“Saya ngelihatin di pintu. Setelah mereka pulang, saya ngejalanin [silat] bisa,” kata dia seperti dikutip Intisari-Online.com, 27 Januari 2014.
Empek Jitong, keturunan pendekar silat generasi kelima dari generasi paling tua yang tercatat dalam silsilahnya, yaitu Lie Ah Djam pendekar silat di Tiongkok Selatan.
Lie Ah Djam punya anak Lie Ah Tjin, kemudian punya anak Lie Tjeng Hok yang menurunkan anak Lie Tong San yang kemudian punya anak Lie Djie Tong (Mpek Jitong).

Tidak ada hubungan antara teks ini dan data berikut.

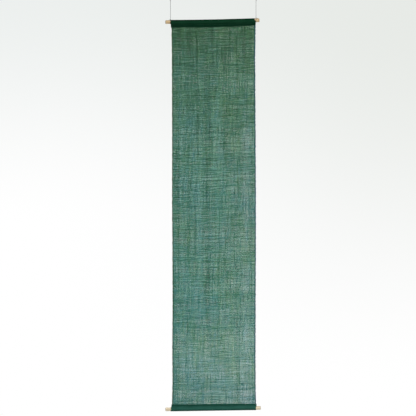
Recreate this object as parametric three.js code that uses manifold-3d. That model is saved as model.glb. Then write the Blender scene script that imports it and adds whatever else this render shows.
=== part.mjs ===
// Ramie cloth wall hanging: a long narrow panel of semi-sheer ramie between two
// dense headings, with a round dowel through each, hung by two strings.
//
// Millimetres. +X is the viewer's right, +Z is up and the front faces -Y.
// The origin is midway between the two string loops, level with the point
// where each loop bears on its hook.

import * as THREE from 'three';
import { mergeVertices } from 'three/addons/utils/BufferGeometryUtils.js';
import Module from 'manifold-3d';

// Driving sizes

const GAP = 0.3;

const STRING = { diameter: 1.4, apart: 350.6, sides: 8, steps: 6 };

// The points of each string, from its wrap up to the knot under its loop.
const STRING_ROUTES = {
  left: [[-175.3, 0, -113.8], [-175.3, 0, -71.4], [-175.3, 0, -29.0]],
  right: [[175.3, 0, -106.6], [175.3, 0, -67.8], [175.3, 0, -29.0]],
};

const WRAP = { turns: 2, segments: 18, lobeSteps: 4 };

const KNOT = { drop: 26, radius: 2.1, stretch: 1.25, around: 12, rings: 8 };

// One leg of a loop, from the knot to the crown, as shares of the loop's half
// width and of the knot's drop.
const LOOP = { width: 8.6, steps: 26 };
const LOOP_LEG = [
  { across: 0.17, drop: 1 },
  { across: 0.52, drop: 0.72 },
  { across: 1, drop: 0.34 },
  { across: 0.74, drop: 0.07 },
];

const DOWEL = { diameter: 15, chamfer: 1.6, sides: 24, stations: 9 };

// A dowel's axis crosses x = 0 at its level, climbs to the right by its slope,
// and its middle sags below the line between the two strings by its sag.
const TOP_AXIS = { level: -121, slope: 0.0205, sag: 1.3, left: -196.2, right: 189.2 };
const BOTTOM_AXIS = { level: -1708, slope: 0.015, sag: 0, left: -196.0, right: 194.7 };

// A heading is one strip folded round its dowel, its two layers lying flat
// against the panel from the seam to the tail's edge.
const HEADING = { wall: 1.2, seam: 12, stations: 17, arcSteps: 14 };

const TOP_HEADING = {
  side: -1,
  left: { atDowel: -173.4, atTail: -172.0 },
  right: { atDowel: 173.4, atTail: 173.6 },
  tail: [
    { x: -174, length: 22.7 },
    { x: -128, length: 21.4 },
    { x: -45, length: 23.7 },
    { x: 28, length: 22.3 },
    { x: 70, length: 23.1 },
    { x: 134, length: 21.0 },
    { x: 174, length: 19.8 },
  ],
};

const BOTTOM_HEADING = {
  side: 1,
  left: { atDowel: -174.7, atTail: -169.5 },
  right: { atDowel: 175.4, atTail: 176.5 },
  tail: [
    { x: -175, length: 20.8 },
    { x: -120, length: 19.6 },
    { x: -60, length: 18.7 },
    { x: 70, length: 18.3 },
    { x: 134, length: 18.0 },
    { x: 176, length: 16.9 },
  ],
};

const PANEL = { thickness: 1.2, tuck: 13.2, columns: 5, rowPitch: 7.2, restPerEnd: 60 };

// The weft's turns draw every other row of the right edge in, by a depth that
// swells and fades along the cloth.
const SCALLOP = { depth: 0.9, steady: 0.65, swell: 0.35, turnPerRow: 0.37 };

// The panel's two long edges, by height.
const PANEL_EDGES = [
  { z: -130, left: -170.5, right: 171.8 },
  { z: -280, left: -169.5, right: 172.1 },
  { z: -400, left: -168.9, right: 172.8 },
  { z: -650, left: -168.3, right: 173.7 },
  { z: -850, left: -168.3, right: 174.5 },
  { z: -1060, left: -167.5, right: 175.0 },
  { z: -1260, left: -167.1, right: 173.9 },
  { z: -1470, left: -168.2, right: 175.0 },
  { z: -1590, left: -166.9, right: 174.1 },
  { z: -1700, left: -168.9, right: 175.0 },
];

// The slow waves by which the hanging panel leaves its plane: how far, how long
// a wave is down the cloth and across it, and how far along it starts.
const WAVES = [
  { depth: 1.7, down: 930, across: 760, start: 0.4 },
  { depth: 0.9, down: 410, across: -520, start: 2.1 },
  { depth: 0.5, down: 185, across: 330, start: 4.0 },
];

const COLOURS = {
  ramie: { color: 0x5c8272, roughness: 0.85, metalness: 0 },
  heading: { color: 0x12301f, roughness: 0.9, metalness: 0 },
  wood: { color: 0xc9b79b, roughness: 0.6, metalness: 0 },
  string: { color: 0x66666a, roughness: 0.8, metalness: 0 },
};

const MERGE_WITHIN = 1e-4;

// Shared helpers

const wasm = await Module();
wasm.setup();

function smooth(t) {
  const held = THREE.MathUtils.clamp(t, 0, 1);
  return held * held * (3 - 2 * held);
}

/** A column of a table at a place between its rows, eased from row to row. */
function between(table, key, at, column) {
  const rows = [...table].sort((a, b) => a[key] - b[key]);
  const upper = rows.findIndex((row) => row[key] >= at);
  if (upper === 0) return rows[0][column];
  if (upper < 0) return rows[rows.length - 1][column];
  const [low, high] = [rows[upper - 1], rows[upper]];
  const share = (at - low[key]) / (high[key] - low[key]);
  return THREE.MathUtils.lerp(low[column], high[column], smooth(share));
}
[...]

Lie Tjeng Hok, kakek Empek Jitong lahir di Dadap dari keluarga petani tahun 1854 dan meninggal tahun 1951 dalam usia 97 tahun. Dalam kisah yang disampaikan Lie Tjeng Hok pada anak dan cucunya, seperti yang dituturkan Empek Jitong, Lie Tjeng Hok mendapat ilmu beladiri dari kakeknya, Lie Ah Djam yang pendekar silat Tiongkok melalui pertemuan mistis lewat mimpi.
Satu gerakan silat dterima dalam satu kali mimpi. Gerakan-gerakan lainnya diterima secara bertahap dalam mimpi yang berkali-kali. Gerakan-gerakan yang diperoleh lewat mimpi itu diyakini sebagai warisan dari leluhurnya yang terus dipelihara.
“Lie Tjeng Hok adalah generasi ketiga dari pendahulunya yang hijrah dari Amoi (baca: e-mwi) atau Xiamen, Provinsi Fukien atau Fujian di Tiongkok Selatan,” tulis GJ Nawi dalam bukunya Maen Pukulan Pencak Silat Khas Betawi, (2016).
Mereka secara turun-temurun tinggal di Dadap, pantai utara Tangerang dan mengajarkan ilmu beladiri pada putra-putrinya. Seperti Lie Djie Tong juga mengajarkan silat pada empat anaknya, yakni Eddy Wijaya, Suhanto, Suhandi, dan Ali.
Selain untuk keluarganya, Lie Tjeng Hok juga menurunkan ilmunya kepada orang pribumi Betawi. Salah seorang yang sukses menyerap ilmu Lie Tjeng Hok adalah Ki Murhali yang namanya kesohor sebagai pendekar silat Betawi.
Ki Murhali menjadi pesilat beksi yang hebat. Diceritakan pernah ada seorang pesilat cingkrik yang ingin menjajal kehebatan maen pukulan Ki Murhali. Duel pun terjadi. Pemuda pesilat cingkrik bernama Gozali itu akhirnya menyerah.
Gozali kemudian berguru pada Ki Murhali. Dalam waktu yang relatif singkat, kecerdasan pikiran dan tubuhnya mampu menyerap ilmu beksi. Gozali kemudian pulang dan menyebarkan ilmu beksi di kampung halamannya, Petukangan, Jakarta Selatan.
Kawan-kawannya berdatangan ketika mendengar Gozali sukses menguasai beksi. Mereka belajar pada Gozali, sehingga teman-temannya menjadi jago beksi di Petukangan.
“Hingga kini Petukangan dikenal sebagai pusat penyebaran maen pukulan beksi di Jakarta,” tulis GJ Nawi dalam bukunya.
Tidak disangka ketika perguruan beksi di Dadap meredup, beksi Petukangan yang dibawa Gozali bersinar. Ada empat guru besar beksi di Petukangan. Semuanya murid Gozali.
Mereka adalah Kong H Hasbullah, Kong M Nur, Kong Simin, dan Kong Mandor Minggu. Mereka menjadi tokoh sentral penyebaran beksi. Pada suatu ketika para guru besar itu dipersilakan oleh Gozali menggali ilmu beksi lebih lanjut kepada Ki Murhali, ketika Gozali pergi haji.
Pesatnya perkembangan beksi di Petukangan diakui oleh Lie Djie Tong ketika diwawancarai Intisari.